Since last summer, we have lived through this remarkable movement called Black Lives Matter.
So much is revealed in this movement's beginnings. How did this little township in St. Louis do this? How can it be that a patch of sidewalk in front of a police station in Ferguson, Missouri, would become the stage for the world's conscience? Is it only because local black youth refused to stop shouting there? This is the exhilarating return to the actual magic of free speech.
And now, the future. The outlines of the difficult challenge that we face in the future is shown by the legal (or illegal) end-game of this movement. The police are watching us go back to consumer society, putting wires back in our ears, withdrawing from the streets and parks – and they are attacking the remaining protesters, who now have less protection.
In November we received the disheartening news from Ferguson. Protest leaders were now being taken into custody, assigned a crime, and issued a bail level that was so high that they could not leave prison. It was a Machiavellian tactic to separate the most effective activists from their work out in public space. The human rights advocate Joan Baez helped us send them money.
At times like these, the law enforcement community is a cultural force and not a legal one. The police consider protesters to be their "enemy," and that is the right word in this era of militarization. When the police are on the defensive, as we saw in New York so dramatically, they resemble Scientologists. They imitate the anguish of a minority group. They are "disrespected." This leaves them free to talk themselves into unjustified – even bizarre, in my case - arrests of those of us who publically criticized them.

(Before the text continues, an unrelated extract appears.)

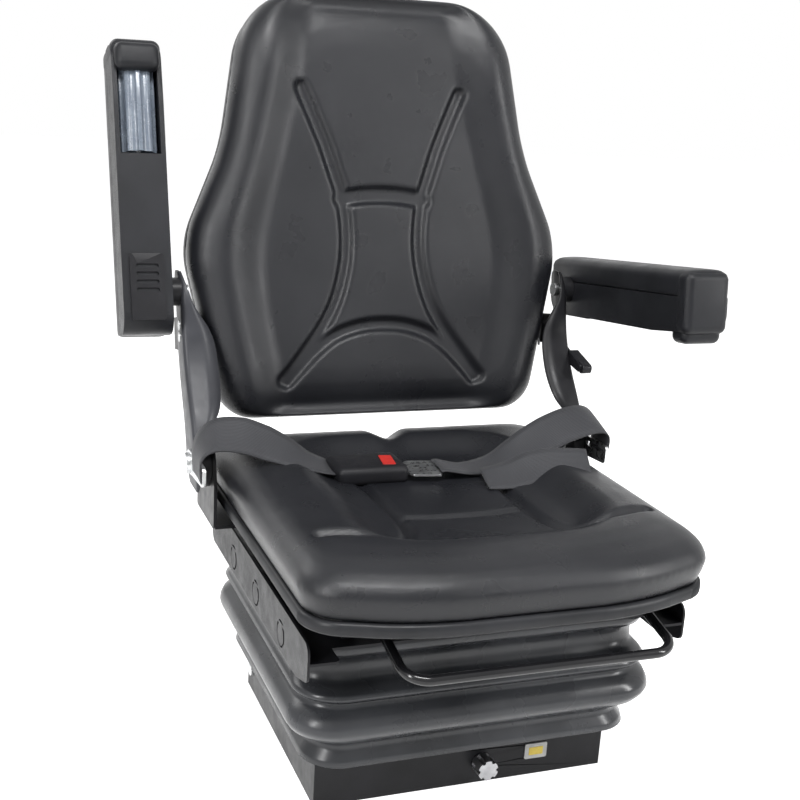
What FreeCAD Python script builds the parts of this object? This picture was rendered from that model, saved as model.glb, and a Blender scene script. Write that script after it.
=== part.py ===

The police believe that "free speech" is an alien privilege used by protesters in the manner of head bobbing hip-hop or organic arugula. They oppose it when they see it, but mostly, they are not aware of it. The 1st Amendment is not a concept in their culture. It isn't easy to imagine that police would ever feel the importance of building trust and community by way of free speech in public space. But we do need the long-range safety that comes from free speech and assembly, not the more short-term safety of arresting anything that moves. Talking politics loudly in parks? Performing for each other "on the corner." That makes us safe and secure? Yes! Yes it does!
Impossible as it may seem, we need to bring the police back to the nurturing arts of the five freedoms of the 1st Amendment, worship, speech, press, gathering and protest. Since 9/11 such freedom has been called illegal anarchy. We have to find how the Bill of Rights can be non-threatening. Freedom can be more than a spacey slogan, it can be active cooperation.
I live in a cop neighborhood in Brooklyn. My best conversations with police men and women take place when we are shepherding our children to school at the same time, or watching sports in one of the famous Irish bars like Ferrell's on Prospect Street. I will feel them drop their guard, talking frankly, without the supervision of their racist leaders. I can hear "Well, Reverend... you know... these protests can't go on forever. What are we supposed to do?" And then I try to find the translation of the phrase, "Stop shooting people."
Amazingly, I have very good talks during the process of arrest. When they hold my hand and press my inked fingerprints against the computerized glass, we can speak in low tones. We don't feel surveilled. That's when I need to remember not to be angry. I can quietly talk about what the 1st Amendment is in Grand Central Station recently, while I was getting printed down there in their jail. Something like this:
"Next time, I want you to protect my free speech rights. You cuffed me in mid-sentence. Now you'll put me in the can for a day or two and I'll see the judge and I'll get offered credit for time served if I plead guilty. That's not right."
I do believe that they are listening. They are mostly silent. But I feel that when I'm talking in that setting, with the cop being gentle with my hands, that I am softly saying something that is heard deeply. For a few minutes, in that unlikely intimacy, free speech still works.